Would you copy out the whole listing exactly as given?
* Start SUPPLIED DATA *
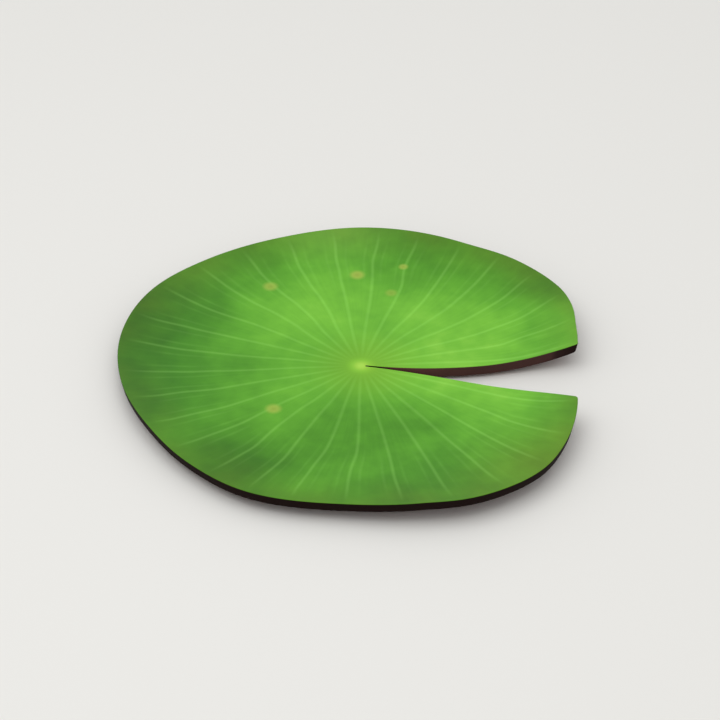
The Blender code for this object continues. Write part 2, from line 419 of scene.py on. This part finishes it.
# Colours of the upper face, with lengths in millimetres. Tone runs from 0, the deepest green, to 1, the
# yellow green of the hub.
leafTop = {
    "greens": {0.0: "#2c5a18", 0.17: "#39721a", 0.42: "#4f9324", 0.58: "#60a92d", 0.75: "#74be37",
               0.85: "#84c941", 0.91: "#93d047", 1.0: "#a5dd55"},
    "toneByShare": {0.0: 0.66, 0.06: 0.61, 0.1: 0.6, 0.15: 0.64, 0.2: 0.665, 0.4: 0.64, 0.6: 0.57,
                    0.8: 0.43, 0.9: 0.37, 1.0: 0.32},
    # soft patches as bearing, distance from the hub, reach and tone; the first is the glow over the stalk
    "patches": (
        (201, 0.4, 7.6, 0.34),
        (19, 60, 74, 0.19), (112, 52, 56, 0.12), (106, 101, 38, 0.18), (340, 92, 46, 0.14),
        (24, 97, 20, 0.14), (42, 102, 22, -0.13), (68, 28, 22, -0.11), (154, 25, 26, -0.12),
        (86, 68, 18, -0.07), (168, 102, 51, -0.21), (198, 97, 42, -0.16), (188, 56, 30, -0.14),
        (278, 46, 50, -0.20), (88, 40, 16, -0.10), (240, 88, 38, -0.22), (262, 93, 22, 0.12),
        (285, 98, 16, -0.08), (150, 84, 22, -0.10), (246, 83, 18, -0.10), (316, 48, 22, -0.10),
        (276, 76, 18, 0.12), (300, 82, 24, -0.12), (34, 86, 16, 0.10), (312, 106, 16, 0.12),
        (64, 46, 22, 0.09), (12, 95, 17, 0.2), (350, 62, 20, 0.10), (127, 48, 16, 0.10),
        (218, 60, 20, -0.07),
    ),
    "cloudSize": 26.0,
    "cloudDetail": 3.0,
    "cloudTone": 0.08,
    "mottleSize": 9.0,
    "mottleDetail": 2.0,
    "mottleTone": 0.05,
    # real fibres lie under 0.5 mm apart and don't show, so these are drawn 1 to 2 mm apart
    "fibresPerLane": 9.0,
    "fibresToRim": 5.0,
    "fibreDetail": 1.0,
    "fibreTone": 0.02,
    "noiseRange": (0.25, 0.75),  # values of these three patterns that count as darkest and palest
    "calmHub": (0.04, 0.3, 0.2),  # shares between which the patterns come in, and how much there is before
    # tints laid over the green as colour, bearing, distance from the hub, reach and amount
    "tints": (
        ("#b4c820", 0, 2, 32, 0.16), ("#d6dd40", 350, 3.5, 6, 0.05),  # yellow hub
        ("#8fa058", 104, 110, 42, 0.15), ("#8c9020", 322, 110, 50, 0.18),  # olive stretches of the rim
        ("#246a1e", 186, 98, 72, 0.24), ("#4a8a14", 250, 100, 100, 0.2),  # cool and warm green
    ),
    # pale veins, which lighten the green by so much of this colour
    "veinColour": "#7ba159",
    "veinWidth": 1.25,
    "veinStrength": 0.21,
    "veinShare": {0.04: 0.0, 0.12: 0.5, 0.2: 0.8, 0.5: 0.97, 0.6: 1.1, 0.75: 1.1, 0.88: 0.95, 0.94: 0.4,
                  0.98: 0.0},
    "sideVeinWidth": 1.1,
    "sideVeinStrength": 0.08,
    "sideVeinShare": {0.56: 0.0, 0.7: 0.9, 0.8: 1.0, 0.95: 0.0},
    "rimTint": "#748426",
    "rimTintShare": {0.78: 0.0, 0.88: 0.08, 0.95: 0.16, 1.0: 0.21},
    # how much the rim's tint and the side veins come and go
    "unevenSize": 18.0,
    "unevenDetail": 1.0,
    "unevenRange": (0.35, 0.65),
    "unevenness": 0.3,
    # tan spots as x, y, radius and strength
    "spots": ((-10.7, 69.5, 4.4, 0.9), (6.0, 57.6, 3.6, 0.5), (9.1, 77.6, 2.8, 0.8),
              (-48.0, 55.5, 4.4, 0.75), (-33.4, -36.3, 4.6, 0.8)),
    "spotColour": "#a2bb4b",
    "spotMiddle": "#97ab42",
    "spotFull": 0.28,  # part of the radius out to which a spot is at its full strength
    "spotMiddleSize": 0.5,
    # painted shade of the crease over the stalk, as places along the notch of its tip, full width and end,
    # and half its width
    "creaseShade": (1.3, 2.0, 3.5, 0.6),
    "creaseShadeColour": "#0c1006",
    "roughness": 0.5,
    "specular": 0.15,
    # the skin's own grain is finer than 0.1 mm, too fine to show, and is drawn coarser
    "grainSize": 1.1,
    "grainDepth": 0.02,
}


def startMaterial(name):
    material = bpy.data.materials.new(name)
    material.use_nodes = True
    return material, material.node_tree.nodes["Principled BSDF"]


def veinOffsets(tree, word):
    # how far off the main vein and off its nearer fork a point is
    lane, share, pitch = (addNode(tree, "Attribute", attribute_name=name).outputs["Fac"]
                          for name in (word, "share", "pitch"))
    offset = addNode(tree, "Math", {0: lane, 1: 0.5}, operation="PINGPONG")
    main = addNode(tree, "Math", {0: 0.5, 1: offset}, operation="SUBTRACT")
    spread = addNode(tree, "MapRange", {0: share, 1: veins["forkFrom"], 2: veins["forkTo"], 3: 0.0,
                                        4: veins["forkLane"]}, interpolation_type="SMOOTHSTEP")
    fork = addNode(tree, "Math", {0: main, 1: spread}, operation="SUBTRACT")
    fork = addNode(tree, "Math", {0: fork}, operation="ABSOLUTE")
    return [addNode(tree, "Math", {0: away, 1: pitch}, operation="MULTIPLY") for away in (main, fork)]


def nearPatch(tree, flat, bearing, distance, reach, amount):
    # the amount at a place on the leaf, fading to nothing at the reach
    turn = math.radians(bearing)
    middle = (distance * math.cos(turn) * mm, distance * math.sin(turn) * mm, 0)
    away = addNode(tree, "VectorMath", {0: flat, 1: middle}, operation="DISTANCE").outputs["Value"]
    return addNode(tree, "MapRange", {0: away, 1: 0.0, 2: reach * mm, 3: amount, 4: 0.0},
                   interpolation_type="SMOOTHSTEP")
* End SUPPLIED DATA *
■ REPLY
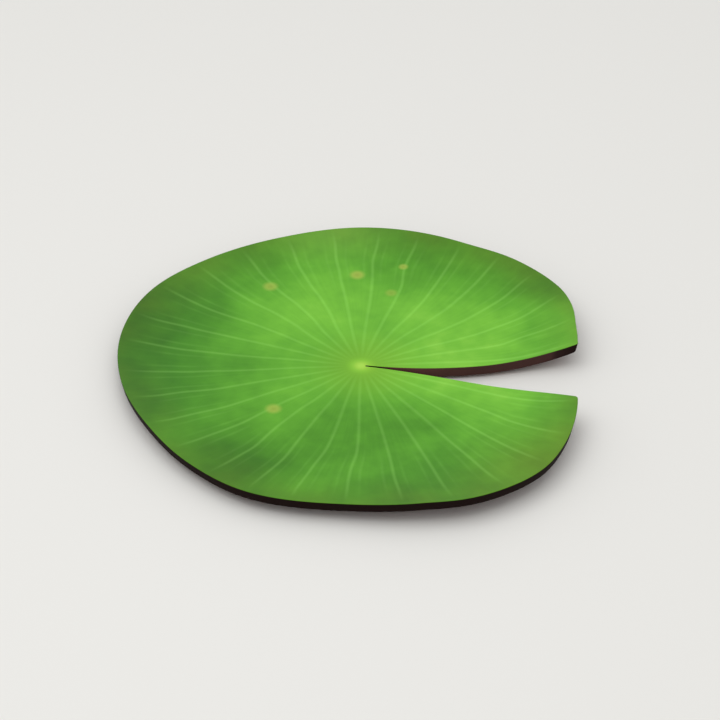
The Blender code for this object continues. Write part 2, from line 419 of scene.py on. This part finishes it.
# Colours of the upper face, with lengths in millimetres. Tone runs from 0, the deepest green, to 1, the
# yellow green of the hub.
leafTop = {
    "greens": {0.0: "#2c5a18", 0.17: "#39721a", 0.42: "#4f9324", 0.58: "#60a92d", 0.75: "#74be37",
               0.85: "#84c941", 0.91: "#93d047", 1.0: "#a5dd55"},
    "toneByShare": {0.0: 0.66, 0.06: 0.61, 0.1: 0.6, 0.15: 0.64, 0.2: 0.665, 0.4: 0.64, 0.6: 0.57,
                    0.8: 0.43, 0.9: 0.37, 1.0: 0.32},
    # soft patches as bearing, distance from the hub, reach and tone; the first is the glow over the stalk
    "patches": (
        (201, 0.4, 7.6, 0.34),
        (19, 60, 74, 0.19), (112, 52, 56, 0.12), (106, 101, 38, 0.18), (340, 92, 46, 0.14),
        (24, 97, 20, 0.14), (42, 102, 22, -0.13), (68, 28, 22, -0.11), (154, 25, 26, -0.12),
        (86, 68, 18, -0.07), (168, 102, 51, -0.21), (198, 97, 42, -0.16), (188, 56, 30, -0.14),
        (278, 46, 50, -0.20), (88, 40, 16, -0.10), (240, 88, 38, -0.22), (262, 93, 22, 0.12),
        (285, 98, 16, -0.08), (150, 84, 22, -0.10), (246, 83, 18, -0.10), (316, 48, 22, -0.10),
        (276, 76, 18, 0.12), (300, 82, 24, -0.12), (34, 86, 16, 0.10), (312, 106, 16, 0.12),
        (64, 46, 22, 0.09), (12, 95, 17, 0.2), (350, 62, 20, 0.10), (127, 48, 16, 0.10),
        (218, 60, 20, -0.07),
    ),
    "cloudSize": 26.0,
    "cloudDetail": 3.0,
    "cloudTone": 0.08,
    "mottleSize": 9.0,
    "mottleDetail": 2.0,
    "mottleTone": 0.05,
    # real fibres lie under 0.5 mm apart and don't show, so these are drawn 1 to 2 mm apart
    "fibresPerLane": 9.0,
    "fibresToRim": 5.0,
    "fibreDetail": 1.0,
    "fibreTone": 0.02,
    "noiseRange": (0.25, 0.75),  # values of these three patterns that count as darkest and palest
    "calmHub": (0.04, 0.3, 0.2),  # shares between which the patterns come in, and how much there is before
    # tints laid over the green as colour, bearing, distance from the hub, reach and amount
    "tints": (
        ("#b4c820", 0, 2, 32, 0.16), ("#d6dd40", 350, 3.5, 6, 0.05),  # yellow hub
        ("#8fa058", 104, 110, 42, 0.15), ("#8c9020", 322, 110, 50, 0.18),  # olive stretches of the rim
        ("#246a1e", 186, 98, 72, 0.24), ("#4a8a14", 250, 100, 100, 0.2),  # cool and warm green
    ),
    # pale veins, which lighten the green by so much of this colour
    "veinColour": "#7ba159",
    "veinWidth": 1.25,
    "veinStrength": 0.21,
    "veinShare": {0.04: 0.0, 0.12: 0.5, 0.2: 0.8, 0.5: 0.97, 0.6: 1.1, 0.75: 1.1, 0.88: 0.95, 0.94: 0.4,
                  0.98: 0.0},
    "sideVeinWidth": 1.1,
    "sideVeinStrength": 0.08,
    "sideVeinShare": {0.56: 0.0, 0.7: 0.9, 0.8: 1.0, 0.95: 0.0},
    "rimTint": "#748426",
    "rimTintShare": {0.78: 0.0, 0.88: 0.08, 0.95: 0.16, 1.0: 0.21},
    # how much the rim's tint and the side veins come and go
    "unevenSize": 18.0,
    "unevenDetail": 1.0,
    "unevenRange": (0.35, 0.65),
    "unevenness": 0.3,
    # tan spots as x, y, radius and strength
    "spots": ((-10.7, 69.5, 4.4, 0.9), (6.0, 57.6, 3.6, 0.5), (9.1, 77.6, 2.8, 0.8),
              (-48.0, 55.5, 4.4, 0.75), (-33.4, -36.3, 4.6, 0.8)),
    "spotColour": "#a2bb4b",
    "spotMiddle": "#97ab42",
    "spotFull": 0.28,  # part of the radius out to which a spot is at its full strength
    "spotMiddleSize": 0.5,
    # painted shade of the crease over the stalk, as places along the notch of its tip, full width and end,
    # and half its width
    "creaseShade": (1.3, 2.0, 3.5, 0.6),
    "creaseShadeColour": "#0c1006",
    "roughness": 0.5,
    "specular": 0.15,
    # the skin's own grain is finer than 0.1 mm, too fine to show, and is drawn coarser
    "grainSize": 1.1,
    "grainDepth": 0.02,
}


def startMaterial(name):
    material = bpy.data.materials.new(name)
    material.use_nodes = True
    return material, material.node_tree.nodes["Principled BSDF"]


def veinOffsets(tree, word):
    # how far off the main vein and off its nearer fork a point is
    lane, share, pitch = (addNode(tree, "Attribute", attribute_name=name).outputs["Fac"]
                          for name in (word, "share", "pitch"))
    offset = addNode(tree, "Math", {0: lane, 1: 0.5}, operation="PINGPONG")
    main = addNode(tree, "Math", {0: 0.5, 1: offset}, operation="SUBTRACT")
    spread = addNode(tree, "MapRange", {0: share, 1: veins["forkFrom"], 2: veins["forkTo"], 3: 0.0,
                                        4: veins["forkLane"]}, interpolation_type="SMOOTHSTEP")
    fork = addNode(tree, "Math", {0: main, 1: spread}, operation="SUBTRACT")
    fork = addNode(tree, "Math", {0: fork}, operation="ABSOLUTE")
    return [addNode(tree, "Math", {0: away, 1: pitch}, operation="MULTIPLY") for away in (main, fork)]


def nearPatch(tree, flat, bearing, distance, reach, amount):
    # the amount at a place on the leaf, fading to nothing at the reach
    turn = math.radians(bearing)
    middle = (distance * math.cos(turn) * mm, distance * math.sin(turn) * mm, 0)
    away = addNode(tree, "VectorMath", {0: flat, 1: middle}, operation="DISTANCE").outputs["Value"]
    return addNode(tree, "MapRange", {0: away, 1: 0.0, 2: reach * mm, 3: amount, 4: 0.0},
                   interpolation_type="SMOOTHSTEP")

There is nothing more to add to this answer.